INPUT:
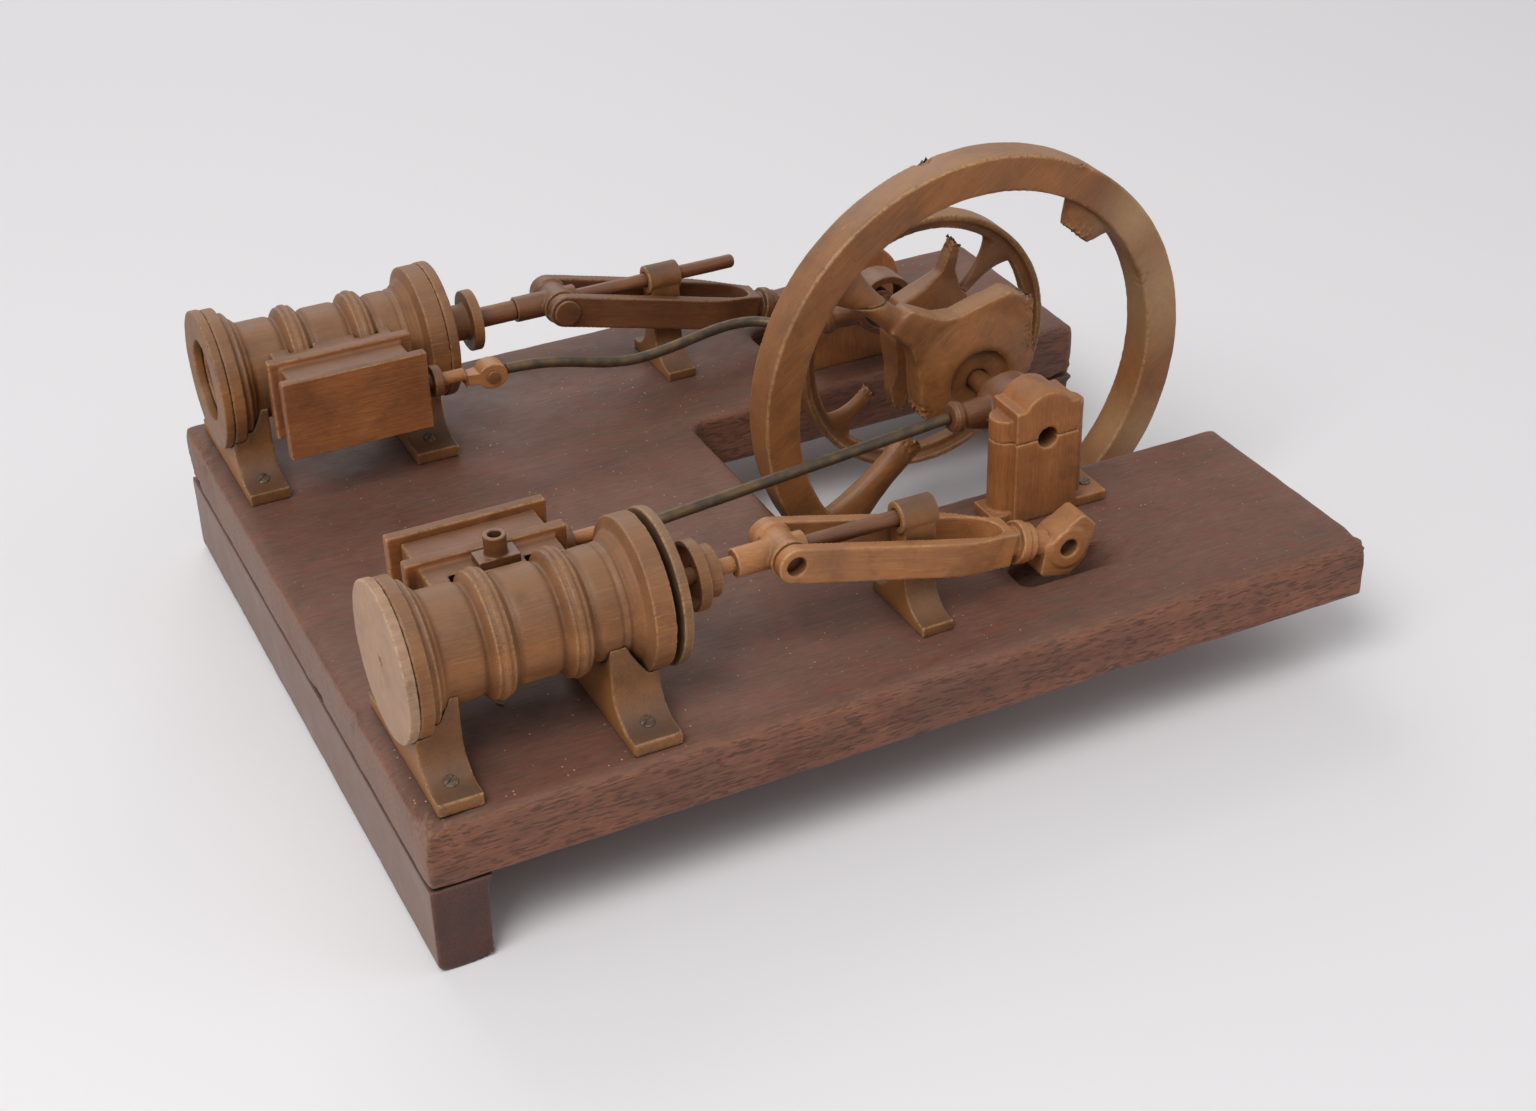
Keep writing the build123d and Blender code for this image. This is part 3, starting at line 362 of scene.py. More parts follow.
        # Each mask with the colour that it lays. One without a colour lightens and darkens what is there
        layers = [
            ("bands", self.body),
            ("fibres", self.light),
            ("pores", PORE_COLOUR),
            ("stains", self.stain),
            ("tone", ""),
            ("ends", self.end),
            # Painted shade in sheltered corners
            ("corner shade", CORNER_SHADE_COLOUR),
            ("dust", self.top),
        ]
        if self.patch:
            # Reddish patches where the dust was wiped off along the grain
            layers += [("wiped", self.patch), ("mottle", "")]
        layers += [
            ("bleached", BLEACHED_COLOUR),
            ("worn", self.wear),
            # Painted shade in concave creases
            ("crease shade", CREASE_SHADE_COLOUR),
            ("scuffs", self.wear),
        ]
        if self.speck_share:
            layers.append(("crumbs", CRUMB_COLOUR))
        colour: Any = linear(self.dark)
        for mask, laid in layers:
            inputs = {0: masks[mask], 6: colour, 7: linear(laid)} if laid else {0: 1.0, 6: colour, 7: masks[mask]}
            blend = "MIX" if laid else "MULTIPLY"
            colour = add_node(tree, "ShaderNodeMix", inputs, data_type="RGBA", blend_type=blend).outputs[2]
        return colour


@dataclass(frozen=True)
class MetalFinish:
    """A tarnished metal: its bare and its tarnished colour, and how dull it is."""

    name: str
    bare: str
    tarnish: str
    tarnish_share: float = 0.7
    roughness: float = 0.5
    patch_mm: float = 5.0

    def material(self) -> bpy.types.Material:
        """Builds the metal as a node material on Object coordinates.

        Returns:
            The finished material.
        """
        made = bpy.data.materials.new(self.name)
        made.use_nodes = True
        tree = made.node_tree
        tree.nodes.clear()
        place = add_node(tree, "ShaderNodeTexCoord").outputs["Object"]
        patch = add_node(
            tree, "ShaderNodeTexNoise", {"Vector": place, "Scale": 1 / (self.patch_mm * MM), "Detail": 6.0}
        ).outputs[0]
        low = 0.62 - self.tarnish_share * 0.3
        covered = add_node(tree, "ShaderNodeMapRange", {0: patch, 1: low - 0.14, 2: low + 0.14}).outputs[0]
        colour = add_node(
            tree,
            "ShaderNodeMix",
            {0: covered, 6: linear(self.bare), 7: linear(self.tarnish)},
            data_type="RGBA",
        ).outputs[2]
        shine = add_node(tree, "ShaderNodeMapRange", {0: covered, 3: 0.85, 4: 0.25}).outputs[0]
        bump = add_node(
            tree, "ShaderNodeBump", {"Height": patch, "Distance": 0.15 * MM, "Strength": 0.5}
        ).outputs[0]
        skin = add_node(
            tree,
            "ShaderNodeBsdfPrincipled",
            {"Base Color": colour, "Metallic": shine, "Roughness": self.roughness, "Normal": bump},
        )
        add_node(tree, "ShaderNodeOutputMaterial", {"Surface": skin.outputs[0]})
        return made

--

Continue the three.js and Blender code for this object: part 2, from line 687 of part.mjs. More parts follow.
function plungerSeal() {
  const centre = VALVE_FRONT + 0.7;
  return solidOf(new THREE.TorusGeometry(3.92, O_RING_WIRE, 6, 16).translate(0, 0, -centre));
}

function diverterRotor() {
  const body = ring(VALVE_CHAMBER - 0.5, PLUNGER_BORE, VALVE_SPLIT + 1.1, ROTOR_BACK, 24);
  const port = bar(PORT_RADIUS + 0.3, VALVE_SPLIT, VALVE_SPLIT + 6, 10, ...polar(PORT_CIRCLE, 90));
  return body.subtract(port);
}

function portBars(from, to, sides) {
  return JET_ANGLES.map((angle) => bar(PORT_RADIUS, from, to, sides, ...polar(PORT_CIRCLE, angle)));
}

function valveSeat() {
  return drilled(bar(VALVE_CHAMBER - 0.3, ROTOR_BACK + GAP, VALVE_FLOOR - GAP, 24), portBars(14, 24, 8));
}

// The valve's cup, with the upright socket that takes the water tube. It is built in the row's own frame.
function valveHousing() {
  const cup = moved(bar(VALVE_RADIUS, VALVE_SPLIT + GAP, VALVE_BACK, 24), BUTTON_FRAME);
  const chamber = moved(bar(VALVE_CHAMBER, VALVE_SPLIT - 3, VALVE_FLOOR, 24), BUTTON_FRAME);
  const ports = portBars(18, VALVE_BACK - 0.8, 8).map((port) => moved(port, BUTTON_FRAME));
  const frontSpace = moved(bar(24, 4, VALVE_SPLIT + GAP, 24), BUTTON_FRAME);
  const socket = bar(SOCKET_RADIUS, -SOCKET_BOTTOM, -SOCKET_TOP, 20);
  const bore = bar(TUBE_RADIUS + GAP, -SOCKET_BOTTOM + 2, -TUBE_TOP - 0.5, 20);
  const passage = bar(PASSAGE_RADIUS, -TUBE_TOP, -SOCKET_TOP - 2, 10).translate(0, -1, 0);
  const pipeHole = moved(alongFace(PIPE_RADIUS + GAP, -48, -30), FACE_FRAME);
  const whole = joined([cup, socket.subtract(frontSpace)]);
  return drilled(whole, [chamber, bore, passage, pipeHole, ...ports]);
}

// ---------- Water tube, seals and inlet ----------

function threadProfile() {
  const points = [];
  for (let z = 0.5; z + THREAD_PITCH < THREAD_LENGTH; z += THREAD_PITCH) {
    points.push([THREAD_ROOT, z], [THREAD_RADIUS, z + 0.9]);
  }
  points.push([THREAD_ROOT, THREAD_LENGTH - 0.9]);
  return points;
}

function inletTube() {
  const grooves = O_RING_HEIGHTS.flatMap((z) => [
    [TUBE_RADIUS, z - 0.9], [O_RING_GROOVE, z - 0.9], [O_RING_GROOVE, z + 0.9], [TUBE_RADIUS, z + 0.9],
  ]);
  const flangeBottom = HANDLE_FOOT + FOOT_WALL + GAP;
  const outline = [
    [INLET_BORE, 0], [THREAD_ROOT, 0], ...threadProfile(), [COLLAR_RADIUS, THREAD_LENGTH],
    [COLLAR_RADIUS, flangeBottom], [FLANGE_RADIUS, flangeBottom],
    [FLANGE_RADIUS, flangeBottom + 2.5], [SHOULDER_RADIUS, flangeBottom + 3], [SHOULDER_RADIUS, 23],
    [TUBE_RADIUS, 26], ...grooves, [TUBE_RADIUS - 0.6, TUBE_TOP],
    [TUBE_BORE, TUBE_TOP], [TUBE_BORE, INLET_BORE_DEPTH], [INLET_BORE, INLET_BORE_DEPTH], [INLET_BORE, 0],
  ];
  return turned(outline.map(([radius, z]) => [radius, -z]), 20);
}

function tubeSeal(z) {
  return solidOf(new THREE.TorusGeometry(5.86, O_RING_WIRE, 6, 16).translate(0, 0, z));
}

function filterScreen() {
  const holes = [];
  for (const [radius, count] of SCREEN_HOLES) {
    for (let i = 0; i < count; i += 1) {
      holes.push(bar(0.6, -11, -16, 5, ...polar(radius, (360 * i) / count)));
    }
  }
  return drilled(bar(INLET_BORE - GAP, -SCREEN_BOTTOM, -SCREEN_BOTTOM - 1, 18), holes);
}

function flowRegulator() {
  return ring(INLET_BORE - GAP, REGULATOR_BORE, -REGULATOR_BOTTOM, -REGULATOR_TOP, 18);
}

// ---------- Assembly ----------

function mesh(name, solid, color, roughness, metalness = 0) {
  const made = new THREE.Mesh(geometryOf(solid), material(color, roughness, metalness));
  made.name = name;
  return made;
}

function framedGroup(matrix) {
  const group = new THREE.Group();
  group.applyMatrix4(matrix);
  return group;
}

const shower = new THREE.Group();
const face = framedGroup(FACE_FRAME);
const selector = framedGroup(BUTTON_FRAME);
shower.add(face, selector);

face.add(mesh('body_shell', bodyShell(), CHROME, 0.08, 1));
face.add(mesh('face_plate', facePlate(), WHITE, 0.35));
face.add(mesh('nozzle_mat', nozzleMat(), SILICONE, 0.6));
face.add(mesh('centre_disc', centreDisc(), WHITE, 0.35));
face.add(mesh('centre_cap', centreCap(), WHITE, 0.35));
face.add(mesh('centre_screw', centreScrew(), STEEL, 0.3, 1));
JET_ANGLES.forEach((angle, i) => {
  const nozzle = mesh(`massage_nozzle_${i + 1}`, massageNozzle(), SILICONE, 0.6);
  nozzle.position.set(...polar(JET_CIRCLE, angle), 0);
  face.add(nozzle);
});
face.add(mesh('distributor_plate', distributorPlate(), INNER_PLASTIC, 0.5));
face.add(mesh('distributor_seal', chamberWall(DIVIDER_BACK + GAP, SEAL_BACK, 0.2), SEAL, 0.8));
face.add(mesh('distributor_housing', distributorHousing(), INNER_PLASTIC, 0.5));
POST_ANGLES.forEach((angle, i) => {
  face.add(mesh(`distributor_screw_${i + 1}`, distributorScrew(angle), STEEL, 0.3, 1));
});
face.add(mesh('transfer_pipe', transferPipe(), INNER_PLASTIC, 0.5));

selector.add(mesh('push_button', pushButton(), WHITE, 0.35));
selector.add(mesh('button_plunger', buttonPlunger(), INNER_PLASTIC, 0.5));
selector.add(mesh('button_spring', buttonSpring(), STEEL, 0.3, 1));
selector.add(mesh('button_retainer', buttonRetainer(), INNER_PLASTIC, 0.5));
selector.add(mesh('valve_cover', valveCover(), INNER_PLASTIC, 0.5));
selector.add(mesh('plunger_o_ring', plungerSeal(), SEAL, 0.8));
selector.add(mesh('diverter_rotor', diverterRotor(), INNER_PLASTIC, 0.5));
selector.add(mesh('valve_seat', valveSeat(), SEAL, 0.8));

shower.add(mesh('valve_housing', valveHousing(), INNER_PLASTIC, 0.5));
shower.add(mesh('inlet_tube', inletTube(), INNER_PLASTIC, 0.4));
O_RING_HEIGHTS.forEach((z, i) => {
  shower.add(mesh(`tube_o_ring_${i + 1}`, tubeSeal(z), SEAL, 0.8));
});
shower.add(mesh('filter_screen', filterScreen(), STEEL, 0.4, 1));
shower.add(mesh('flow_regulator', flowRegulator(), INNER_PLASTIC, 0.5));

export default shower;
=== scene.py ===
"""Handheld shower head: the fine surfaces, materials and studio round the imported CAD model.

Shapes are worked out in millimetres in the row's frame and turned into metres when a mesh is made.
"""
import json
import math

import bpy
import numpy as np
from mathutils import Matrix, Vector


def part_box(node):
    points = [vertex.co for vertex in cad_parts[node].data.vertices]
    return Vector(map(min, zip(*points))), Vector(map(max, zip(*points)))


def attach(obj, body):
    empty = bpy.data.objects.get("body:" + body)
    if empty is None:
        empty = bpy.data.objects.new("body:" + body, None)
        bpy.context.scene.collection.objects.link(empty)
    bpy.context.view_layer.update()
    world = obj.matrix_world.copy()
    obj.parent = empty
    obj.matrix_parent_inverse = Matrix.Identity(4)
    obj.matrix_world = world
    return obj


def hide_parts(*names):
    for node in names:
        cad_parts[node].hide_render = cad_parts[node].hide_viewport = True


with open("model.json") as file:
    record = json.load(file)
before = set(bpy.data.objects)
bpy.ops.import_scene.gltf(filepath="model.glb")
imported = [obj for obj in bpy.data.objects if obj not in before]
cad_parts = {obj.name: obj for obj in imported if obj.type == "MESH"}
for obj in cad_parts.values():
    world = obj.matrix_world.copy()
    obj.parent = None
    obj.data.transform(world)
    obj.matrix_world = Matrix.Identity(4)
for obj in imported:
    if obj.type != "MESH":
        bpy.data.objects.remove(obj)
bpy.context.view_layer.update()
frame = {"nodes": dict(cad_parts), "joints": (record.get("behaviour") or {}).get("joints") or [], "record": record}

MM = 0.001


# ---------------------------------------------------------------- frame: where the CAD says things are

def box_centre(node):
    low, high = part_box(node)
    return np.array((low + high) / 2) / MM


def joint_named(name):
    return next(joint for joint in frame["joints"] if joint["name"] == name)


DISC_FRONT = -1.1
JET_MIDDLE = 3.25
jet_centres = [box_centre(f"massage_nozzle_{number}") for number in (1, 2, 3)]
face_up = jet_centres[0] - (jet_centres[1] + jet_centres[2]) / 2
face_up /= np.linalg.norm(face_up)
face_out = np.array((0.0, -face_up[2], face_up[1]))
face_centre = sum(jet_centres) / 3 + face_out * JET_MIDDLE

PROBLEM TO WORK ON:
Look through the entries above and quote exactly the lines from the line with "valveHousing(), INNER_PLASTIC, 0.5));" to the line with "import math", counting both of those lines.

EXERCISE SOLUTION:
shower.add(mesh('valve_housing', valveHousing(), INNER_PLASTIC, 0.5));
shower.add(mesh('inlet_tube', inletTube(), INNER_PLASTIC, 0.4));
O_RING_HEIGHTS.forEach((z, i) => {
  shower.add(mesh(`tube_o_ring_${i + 1}`, tubeSeal(z), SEAL, 0.8));
});
shower.add(mesh('filter_screen', filterScreen(), STEEL, 0.4, 1));
shower.add(mesh('flow_regulator', flowRegulator(), INNER_PLASTIC, 0.5));

export default shower;
=== scene.py ===
"""Handheld shower head: the fine surfaces, materials and studio round the imported CAD model.

Shapes are worked out in millimetres in the row's frame and turned into metres when a mesh is made.
"""
import json
import math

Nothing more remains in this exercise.